Anyway, after a quick brekky and check in with the parents, I took a stroll down the street. Now to get to the Plain of Jars sites, its impossible to push bike and without a companion I wasn’t going to jump on a scooter any time soon and end up completely lost in the Laos countryside. Thus joining a group tour was the only remaining option. I knew that I needed to book a tour of the Plain of Jars sites today in order to stick to my semi-planned itinerary that would enable me to see everything I wanted to before I had to get to Vietnam. Well this too proved far more difficult that I had anticipated. I traipsed up and down the main street- there really isn’t much more to the town- and popped into every “travel agent” that I came across. Many weren’t yet active at 8am- understandably- and those that were did not have any tours running today. Finally I stumbled upon another guesthouse- the White Orchid Guesthouse– that I had also seen on Travelfish- slightly more pricey, but much more put together and with wifi- AND they had a travel agency. I enquired and the man at the desk said there was a tour running however his brother who was the tour agent wasn’t around and he would need to ask him. Eventually after waiting a solid 10 mins, the good news ensued and I was booked in, WOOHOOO! We were headed to the 3 Plain of Jars Sites, a Whisky Village, Bomb Craters and a Hmong Village. I knew I couldn’t be picky seeing as though I had jumped aboard an already organised tour and in the end it was good to have the other extras thrown in with the Jar sites.

I returned at 8:30am, camera in hand, picking up the other group members along the way. All in all there were 4 of us- a couple from Ireland, a Japanese man and myself. I was by far the youngest, but it was amazing hearing all the incredible travel stories from them over the course of the day! Our first stop was to see some bomb craters. These were made during America’s bombing of Laos during the Vietnam War and many of them remain as huge craters without a single seed of green plant life 40 years later. They are enormous, it is so hard to imagine the bombs being dropped and what would have been there beforehand. It was just an open field when we visited but it is likely that whole villages and communities used to once live on such land.



Next up was a Hmong Village. This was also incredible to see. To witness first hand the effects of the War on once a thriving community.
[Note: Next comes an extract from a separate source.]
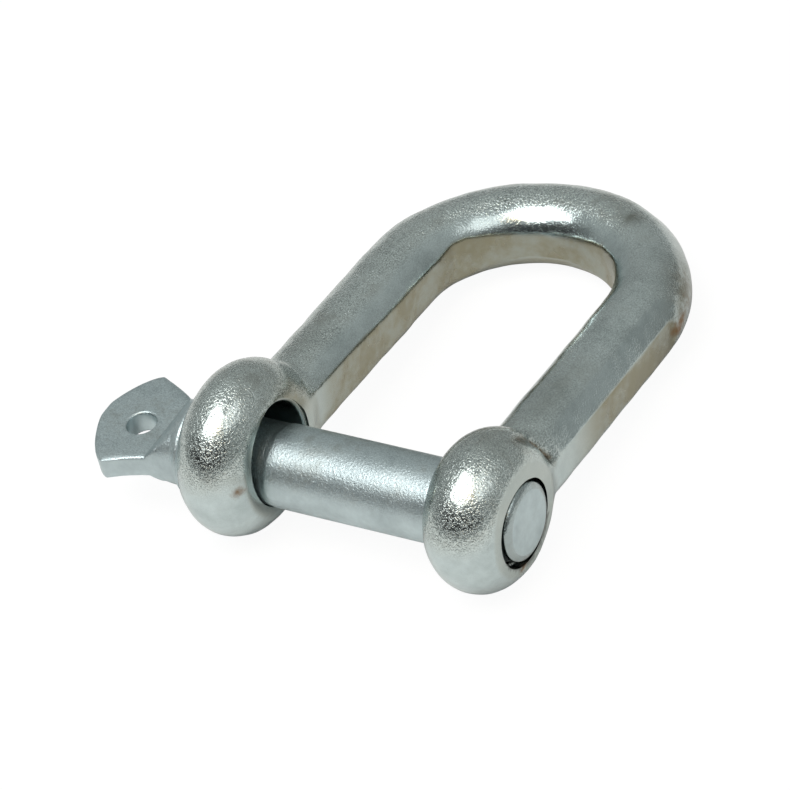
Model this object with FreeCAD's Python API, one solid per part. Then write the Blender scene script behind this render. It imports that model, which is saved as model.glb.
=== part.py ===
import FreeCAD, Part
import math
import os
from FreeCAD import Placement, Rotation, Vector

# D shackle with a screw pin, lying on a flat surface, in millimetres.
# World frame: origin on the pin's axis midway between the two eyes, +X along the pin from the plain
# eye (left) to the threaded eye (right), +Y from the pin towards the crown, +Z up.
# Body frame: the same directions before the body is tipped to lie on its eyes and its crown.

# ---- driving dimensions: body ----
bar_r = 7.85            # radius of the forged bar
inner_flat = 7.15       # from the bar's centreline to the flat along its inside
outer_flat = 7.1        # from the bar's centreline to the flat along the outside of each leg
half_gap = 18.3         # from the middle to the inner face of each eye
leg_length = 58.8       # from the eye centres to where the crown starts
dome_base = 6.5         # the rims of the eyes are ellipses centred this far from the bore's axis
plain_eye_r = 16.9      # plain eye, the larger one
plain_eye_t = 15.1
plain_face_r = 11.3     # flat ring on each side of the plain eye
thread_eye_r = 15.3     # threaded eye
thread_eye_t = 15.1
thread_face_r = 10.5
thread_low = 0.7        # the thread is cut this much below the middle of its eye
eye_blend = 3.0         # fillet where a leg grows out of its eye
plain_bore_r = 10.6     # clearance hole that the pin lies low in
thread_bore_r = 8.25    # thread taken at its major diameter, with sliding clearance
bore_chamfer = 0.3
seat_r = 11.6           # spot face that the collar bears on

# ---- driving dimensions: pin ----
grip_r = 8.0            # finished length between the eyes
grip_half = 17.5
shank_r = 7.8           # shank inside the plain eye
thread_r = 7.85         # crest of the screw thread
thread_depth = 0.8
thread_runout = 2.0     # groove between the grip and the thread
pin_end_x = 34.2        # stands a little proud of the threaded eye
pin_end_face_r = 6.7
collar_x = -32.8        # bearing face of the collar
tab_t = 4.8
tab_chamfer = 0.6
tab_hole_at = 16.2      # from the bearing face to the middle of the hole
tab_hole_r = 3.0
neck_start = 3.0        # where the head's flats begin, inside the collar
flat_start = 10.5       # where the neck has flattened into the tab

# Turned profile of the collar, its rim and the neck: distance from the bearing face, radius.
collar_profile = [(0.0, 11.2), (1.5, 11.2), (2.6, 9.9), (2.7, 9.75), (3.4, 9.75), (3.6, 9.1)]
neck_profile = [(3.0, 9.3), (3.6, 9.1), (4.8, 8.5), (6.4, 8.0), (7.5, 8.0), (flat_start + 0.5, 10.1)]

# Corners of the head seen square to its flat: distance from the bearing face, distance to the
# side of the pin's axis, and radius of the rounded corner.
head_corners = [
    (neck_start, -9.6, 0.0),
    (5.6, -8.3, 3.0),
    (9.5, -8.1, 8.0),       # waist, near side
    (18.2, -11.5, 0.8),     # near corner
    (22.9, -7.0, 8.0),
    (25.9, 1.2, 5.0),       # nose
    (18.95, 13.1, 1.6),     # far corner
    (8.2, 8.4, 5.0),        # waist, far side
    (5.6, 8.0, 1.5),
    (neck_start, 9.6, 0.0),
]

# ---- derived values ----
leg_x = half_gap + inner_flat                      # legs' centrelines
plain_x = -(half_gap + plain_eye_t / 2)            # eye centres in the body frame
thread_x = half_gap + thread_eye_t / 2
crown_y = leg_length
plain_lift = plain_eye_r - thread_eye_r            # the larger eye holds its centre this much higher


def crown_pitch():
    """Downward slope of the body, as a tangent, that brings the crown's underside to the surface.

    With the eyes resting, the crown's lowest centre point is at
    lift - slope * crown_y - leg_x * hypot(slope, side), and has to be bar_r above the surface.
    Squaring that gives the quadratic solved here.
    """
    side = plain_lift / (thread_x - plain_x)
    drop = thread_eye_r + plain_lift / 2 - bar_r
    a = crown_y ** 2 - leg_x ** 2
    b = drop * crown_y
    c = drop ** 2 - (leg_x * side) ** 2
    return (b - math.sqrt(b * b - a * c)) / a


def lying(shape):
    """Tip a shape from the body frame to the world frame, turning about the threaded eye's centre."""
    roll = math.degrees(math.asin(plain_lift / (thread_x - plain_x)))
    pitch = math.degrees(math.atan(crown_pitch()))
    turn = Rotation(Vector(1, 0, 0), -pitch) * Rotation(Vector(0, 1, 0), roll)
    centre = Vector(thread_x, 0, 0)
    tipped = shape.copy()
    tipped.Placement = Placement(centre - turn.multVec(centre) + Vector(0, 0, thread_low), turn)
    return tipped


def bar_section(flat_in, flat_out):
    """Section of the right leg in the XZ plane: a circle with a flat towards the opening (flat_in
    from the centre, -X) and one away from it (flat_out, +X, or none)."""
    disc = Part.Face(Part.Wire(Part.makeCircle(bar_r, Vector(leg_x, 0, 0), Vector(0, 1, 0))))
    right = flat_out or bar_r + 1
    keep = Part.makePlane(flat_in + right, 2 * bar_r + 2,
                          Vector(leg_x - flat_in, 0, -bar_r - 1), Vector(0, -1, 0), Vector(1, 0, 0))
    return disc.common(keep).Faces[0]


def eye(centre_x, radius, thickness, face_r):
    """Disc turned about the X axis. Its faces are flat out to face_r, where they meet the elliptical dome
    of its rim at a blunt edge."""
    x0, x1 = centre_x - thickness / 2, centre_x + thickness / 2
    rise = (face_r - dome_base) / (radius - dome_base)
    dome_half = thickness / 2 / math.sqrt(1 - rise ** 2)
    centre = Vector(centre_x, dome_base, 0)
    dome = Part.Ellipse(centre + Vector(0, radius - dome_base, 0), centre - Vector(dome_half, 0, 0), centre)
    reach = math.acos(rise)
    edges = [
        Part.makeLine(Vector(x0, 0, 0), Vector(x1, 0, 0)),
        Part.makeLine(Vector(x1, 0, 0), Vector(x1, face_r, 0)),
        dome.toShape(-reach, reach),
        Part.makeLine(Vector(x0, face_r, 0), Vector(x0, 0, 0)),
    ]
    face = Part.Face(Part.Wire(Part.__sortEdges__(edges)))
    return face.revolve(Vector(), Vector(1, 0, 0), 360)


def bore(x0, x1, centre, radius):
    """Cutter along X from x0 to x1 through centre, opening out at both mouths by the bore chamfer."""
    spread = radius + bore_chamfer
    run = bore_chamfer + 1.0
    cutter = Part.makeCylinder(radius, x1 - x0 + 2, Vector(x0 - 1, centre.y, centre.z), Vector(1, 0, 0))
    for x, way in ((x0, 1), (x1, -1)):
        mouth = Part.makeCone(spread + 1.0, radius, run, Vector(x - way, centre.y, centre.z),
                              Vector(way, 0, 0))
        cutter = cutter.fuse(mouth)
    return cutter


def blend_edges(body):
    """Edges where the rounded top or bottom of a leg runs into the dome of its eye."""
    near_eye = [e for e in body.Edges if bar_r < e.BoundBox.YMin and e.BoundBox.YMax < plain_eye_r]
    return [e for e in near_eye if e.Curve.TypeId == "Part::GeomBSplineCurve" and e.Length > bar_r]


def make_shackle_body():
    leg = bar_section(inner_flat, outer_flat).extrude(Vector(0, crown_y, 0))
    other_leg = leg.mirror(Vector(), Vector(1, 0, 0))
    crown_start = bar_section(inner_flat, None)
    crown_start.translate(Vector(0, crown_y, 0))
    crown = crown_start.revolve(Vector(0, crown_y, 0), Vector(0, 0, 1), 180)
    eyes = [eye(plain_x, plain_eye_r, plain_eye_t, plain_face_r),
            eye(thread_x, thread_eye_r, thread_eye_t, thread_face_r)]
    body = leg.fuse([other_leg, crown] + eyes)
    body = lying(body.makeFillet(eye_blend, blend_edges(body)))
    plain_centre = Vector(plain_x, 0, plain_lift + thread_low)
    body = body.cut(bore(collar_x, -half_gap, plain_centre, plain_bore_r))
    body = body.cut(bore(half_gap, half_gap + thread_eye_t, Vector(), thread_bore_r))
    seat = Part.makeCylinder(seat_r, 2.0, Vector(collar_x - 2.0, 0, 0), Vector(1, 0, 0))
    return body.cut(seat).Solids[0]


def rounded_outline(corners):
    """Closed face in the XY plane through corners (x, y, radius), each corner rounded by an arc."""
    edges = []
    count = len(corners)
    points = [Vector(x, y, 0) for x, y, _ in corners]
    previous_end = None
    first_start = None
    for i in range(count):
        before, here, after = points[i - 1], points[i], points[(i + 1) % count]
        radius = corners[i][2]
        to_before = (before - here).normalize()
        to_after = (after - here).normalize()
        start, end = here, here
        if radius:
            half = to_before.getAngle(to_after) / 2
            reach = radius / math.tan(half)
            middle_way = (to_before + to_after).normalize()
            centre = here + middle_way * (radius / math.sin(half))
            start = here + to_before * reach
            end = here + to_after * reach
            edges.append(Part.Arc(start, centre - middle_way * radius, end).toShape())
        if previous_end is None:
            first_start = start
        else:
            edges.append(Part.makeLine(previous_end, start))
        previous_end = end
    edges.append(Part.makeLine(previous_end, first_start))
    return Part.Face(Part.Wire(Part.__sortEdges__(edges)))


def turned(profile):
    """Solid of revolution about the X axis of a half section given as (x, radius) points."""
    points = [Vector(x, r, 0) for x, r in profile]
    return Part.Face(Part.makePolygon(points + points[:1])).revolve(Vector(), Vector(1, 0, 0), 360)


def closed(profile):
    """A turned profile with its two ends carried down to the axis."""
    return [(profile[0][0], 0)] + profile + [(profile[-1][0], 0)]


def make_head():
    """Tab, neck and collar, built with the distance from the bearing face along +X and the flat in XY."""
    outline = rounded_outline(head_corners)
    plate = outline.extrude(Vector(0, 0, tab_t))
    plate.translate(Vector(0, 0, -tab_t / 2))
    rim = [e for e in plate.Edges if e.BoundBox.ZLength < 0.01 and e.BoundBox.XMax > neck_start + 0.1]
    plate = plate.makeChamfer(tab_chamfer, rim)

    # the neck is round by the collar and is pressed flat towards the tab by two slopes
    tall = 24.0
    top = neck_profile[0][1]
    block = outline.extrude(Vector(0, 0, tall))
    block.translate(Vector(0, 0, -tall / 2))
    slopes = [Vector(neck_start, -tall, -top), Vector(flat_start, -tall, -tab_t / 2),
              Vector(flat_start, -tall, tab_t / 2), Vector(neck_start, -tall, top)]
    wedge = Part.Face(Part.makePolygon(slopes + slopes[:1])).extrude(Vector(0, 2 * tall, 0))
    neck = block.common(wedge).common(turned(closed(neck_profile)))

    hole = Part.makeCylinder(tab_hole_r, tall, Vector(tab_hole_at, 0, -tall / 2))
    return plate.fuse([neck, turned(closed(collar_profile))]).cut(hole)


def make_screw_pin():
    groove_end = grip_half + thread_runout
    thread_end = pin_end_x - (thread_r - pin_end_face_r)
    shank = turned(closed([
        (collar_x, shank_r), (-grip_half, shank_r), (-grip_half, grip_r), (grip_half, grip_r),
        (grip_half, thread_r - thread_depth), (groove_end, thread_r - thread_depth),
        (groove_end, thread_r), (thread_end, thread_r), (pin_end_x, pin_end_face_r),
    ]))
    head = make_head().mirror(Vector(), Vector(1, 0, 0))
    head.translate(Vector(collar_x, 0, 0))
    return shank.fuse(head).removeSplitter().Solids[0]


def main():
    os.makedirs("parts", exist_ok=True)
    nodes = {"shackle_body": make_shackle_body(), "screw_pin": make_screw_pin()}
    for name, shape in nodes.items():
        box = shape.BoundBox
        print(name, "valid", shape.isValid(), "volume %.0f mm3" % shape.Volume,
              "x %.2f..%.2f y %.2f..%.2f z %.2f..%.2f" % (box.XMin, box.XMax, box.YMin, box.YMax,
                                                          box.ZMin, box.ZMax))
        shape.exportStep("parts/%s.step" % name)


main()
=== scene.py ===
"""D shackle with a screw pin: the forged, zinc-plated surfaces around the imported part.

Shapes are worked out in millimetres. The body is shaped flat in its own frame, and tipped at the
end to lie on its two eyes and its crown. The pin is shaped straight in the row frame, along X.
"""

import math

import bpy
import numpy as np
from mathutils import Matrix, Vector


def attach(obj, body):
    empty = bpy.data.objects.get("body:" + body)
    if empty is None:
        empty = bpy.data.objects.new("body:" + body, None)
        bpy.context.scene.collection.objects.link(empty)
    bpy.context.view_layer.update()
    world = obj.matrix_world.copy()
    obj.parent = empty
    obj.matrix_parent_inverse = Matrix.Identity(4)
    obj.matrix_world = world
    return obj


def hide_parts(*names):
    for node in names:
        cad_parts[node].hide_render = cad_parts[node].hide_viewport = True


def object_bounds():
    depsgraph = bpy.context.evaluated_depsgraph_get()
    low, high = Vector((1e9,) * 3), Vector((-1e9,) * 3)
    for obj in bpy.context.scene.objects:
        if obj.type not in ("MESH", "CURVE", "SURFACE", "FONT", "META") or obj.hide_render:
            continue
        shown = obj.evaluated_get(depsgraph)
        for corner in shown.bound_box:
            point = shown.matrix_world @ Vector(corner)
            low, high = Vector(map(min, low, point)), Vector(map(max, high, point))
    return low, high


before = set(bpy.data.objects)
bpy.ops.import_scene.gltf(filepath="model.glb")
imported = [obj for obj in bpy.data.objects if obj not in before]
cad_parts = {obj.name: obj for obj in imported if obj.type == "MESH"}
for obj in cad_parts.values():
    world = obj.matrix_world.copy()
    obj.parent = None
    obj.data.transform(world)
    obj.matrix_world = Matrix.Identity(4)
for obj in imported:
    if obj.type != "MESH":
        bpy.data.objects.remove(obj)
cad_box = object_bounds()

MM = 0.001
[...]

This group were all forced from their homes during the war, everything flattened and turned to brown dirt as the war proceeded. After the war, many UXOs remained on the ground, but villagers slowly returned and began the difficult tasks of rebuilding their homes. Thousands of individuals were disabled or even killed by landmines during and after the War, however these days, the area we visited had been cleared of any UXOs. Throughout the rebuilding effort, communities took apart missiles and broken ordinances and made what they could from them. Gardens, grinding instruments, huts, anything they could think of. Soon enough, selling off the metal became a profitable business for villages like the one we visited and piece by piece the village was taken apart, with only a handful of pieces remaining. This trade slowly dried up and once again the villager were left to find another occupation among the dried lifeless dirt. This was an incredibly touching experience, and I will forever treasure the smiles we received from villages as we were told their stories.


Finally we were onto some of the jar sites! The first site we visited was site 3. The furthest from town, Site 3 was incredible, mainly because of its serenity and the extraordinary nature of the never before seen Jars. Along the way to the sites, it is important to stay within the marked tracks- there are brick MAG signs along the path that mark where landmines have been cleared and the edge of the clearing is about 5m beyond these points, slightly unnerving to think about as you walk along the way! This jar site is an open field with about 150 jars- the largest of the three and perhaps the most incredible.



We visited Jar site 2 next, it was more of a jungle scene with many trees having grown into and through these jars. And finally jar site 1 was had a few interesting jars that had been completely blown up and destroyed by bombs dropped on the area during the Vietnam War. All 3 Jar sites were incredible, and such an interesting relic of the past that still has not been fully understood and may never be.



Although Phonsavan was out of the typical tourist route up through Laos, I strongly recommend going out of your way to see these fascinating structures. I had such an incredible experience with my little group of travellers from and will treasure this whirlwind of 24 hours in this rural town. Soon enough unfortunately it was time to keep moving, I stayed that night in my average guesthouse room and caught an early local “bus” – actually turning out to be a minivan – to Vang Vieng. It is good to be aware that when travelling from Phonsavan to Vang Vieng you actually pay the full ticket price to Vientiane and get no discount for the shorter trip, so maybe work out a more efficient route for yourself, nonetheless it only comes down to an extra $5 or so, not going to break the bank and 100% worth it.


3 thoughts on “Phonsavan by night bus

  1. I love this post! You write really well, what a wonderfully evocative account of an amazing trip. I’ve never heard of those stone jars, they look amazing. Happy travels.